Banking on Bank Loan ETFs

Amid liquidity concerns, bank loan, or senior loan, exchange traded funds have taken some lumps this year, but with fears of higher interest rates still prominent, investors should not ignore this once beloved corner of the fixed income market.

Since the senior loans have rates that adjust periodically, the floating-rate loans offer investors an alternative method of earning yields with little or no interest-rate risk.
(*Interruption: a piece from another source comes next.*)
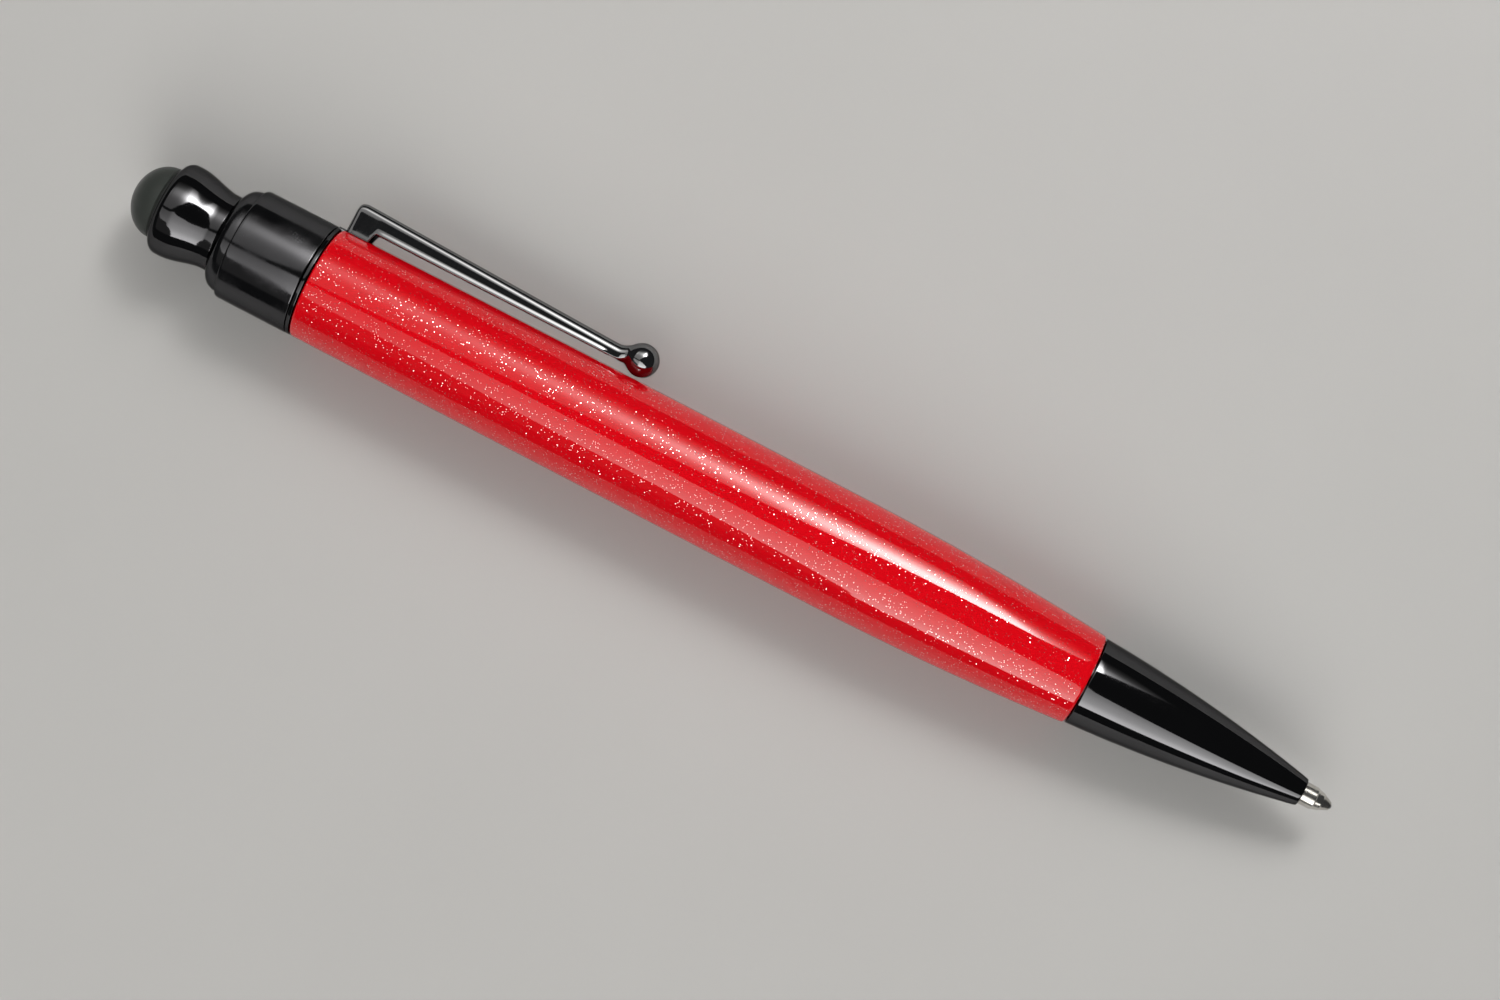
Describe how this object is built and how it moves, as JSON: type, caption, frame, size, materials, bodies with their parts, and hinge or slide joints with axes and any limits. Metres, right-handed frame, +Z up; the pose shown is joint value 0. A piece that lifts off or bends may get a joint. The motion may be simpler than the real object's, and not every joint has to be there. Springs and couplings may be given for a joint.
{
  "type": "rollerball pen",
  "caption": "Twist-action rollerball pen with a glitter barrel, pocket clip with a ball end, black nose cone and a rubber touch stylus on its rear end.",
  "frame": {"origin": "centre of the bottom of the pen's bounding box, on the surface that the pen lies on", "axes": "+X along the pen's axis to the writing tip, +Y to the side the clip is on, +Z up from the table"},
  "size_m": [0.1298, 0.0152, 0.0116],
  "materials": {
    "rubber_black": "matt soft rubber",
    "lacquer_black": "mirror-gloss black plating",
    "clip_black": "gloss black coating on spring steel",
    "glitter_red": "clear gloss over red with fine silver glitter",
    "brass": "drawn and turned",
    "steel": "polished",
    "spring_steel": "drawn wire",
    "plastic_white": "moulded",
    "plastic_black": "moulded",
    "ink_fibre": "ink-soaked fibre",
    "carbide": "polished carbide"
  },
  "bodies": {
    "barrel": {"barrel_sleeve": "glitter_red", "liner_tube": "brass", "rear_bushing": "brass", "front_bushing": "brass", "mechanism_body": "brass", "friction_ring": "rubber_black", "clip_ring": "clip_black"},
    "knob": {"stylus_tip": "rubber_black", "stylus_core": "plastic_black", "finial": "lacquer_black", "twist_collar": "lacquer_black", "knob_bushing": "plastic_black", "cam_sleeve": "steel", "snap_ring": "spring_steel"},
    "refill": {"pusher": "plastic_white", "cam_pin": "steel", "refill_crown": "plastic_white", "refill_tube": "steel", "ink_reservoir": "ink_fibre", "feed_wick": "ink_fibre", "refill_neck": "plastic_white", "refill_tip": "steel"},
    "ball": {"writing_ball": "carbide"},
    "clip": {"clip_arm": "clip_black", "clip_ball": "clip_black"},
    "nose_carriage": {"return_spring": "spring_steel"},
    "nose": {"nose_cone": "lacquer_black"}
  },
  "joints": [
    {"name": "knob_twist", "type": "hinge", "parent": "barrel", "child": "knob", "pos_m": [-0.05045, -0.00178, 0.00581], "axis": [1, 0, 0], "range_deg": [-180, 0]},
    {"name": "refill_slide", "type": "slide", "parent": "barrel", "child": "refill", "axis": [1, 0, 0], "range_m": [-0.0056, 0], "deforming": ["return_spring"]},
    {"name": "ball_roll", "type": "hinge", "parent": "refill", "child": "ball", "pos_m": [0.0646, -0.00178, 0.00581], "axis": [0, 1, 0], "continuous": true},
    {"name": "clip_flex", "type": "hinge", "parent": "barrel", "child": "clip", "pos_m": [-0.04495, 0.00477, 0.00575], "axis": [0, 0.0087, 1], "range_deg": [0, 4], "stiffness_Nm_per_rad": 2},
    {"name": "nose_slide", "type": "slide", "parent": "barrel", "child": "nose_carriage", "axis": [1, 0, 0], "range_m": [0, 0.00525]},
    {"name": "nose_unscrew", "type": "hinge", "parent": "nose_carriage", "child": "nose", "pos_m": [0.04505, -0.00178, 0.00581], "axis": [1, 0, 0], "range_deg": [0, 2520]}
  ],
  "couplings": [
    {"joint": "knob_twist", "follows": "refill_slide", "rad_per_m": 561},
    {"joint": "nose_unscrew", "follows": "nose_slide", "rad_per_m": 8377.6}
  ]
}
Due to their floating rate component, bank loans are seen as an attractive alternative to traditional corporate bonds in a rising rate environment.

The interest rate flexibility offered by ETFs such as the PowerShares Senior Loan Portfolio (NYSEArca: BKLN) and the SPDR Blackstone/GSO Senior Loan ETF (NYSEArca: SRLN) and the Highland/iBoxx Senior Loan ETF (NYSEArca: SNLN) has been displayed during previous spikes in ten-year year Treasury yields. [Bank Loan ETFs Back in Style]

For example, in 2013, BKLN returned 4.1% while SRLN, which debuted in the second quarter of that year, gained 1.8% while the iShares 20+ Year Treasury Bond ETF (NYSEArca: TLT) and the Vanguard Total Bond Market ETF (NYSEArca: BND) lost 13.4% and 2.1%, respectively. Interestingly, bank loan ETFs like BKLN, SRLN and SNLN hold high-yield bonds, but that did not lead to increased volatility when Treasury yields surged two years ago.

Volatility for BKLN and SRLN in 2013 averaged just 1.75% while TLT’s volatility was 13.1%. The 2013 volatility on the iShares iBoxx $ High Yield Corporate Bond ETF (NYSEArca: HYG) was 6.2%, according to ETF Replay data.

Lower default rates could continue supporting bank loan ETFs.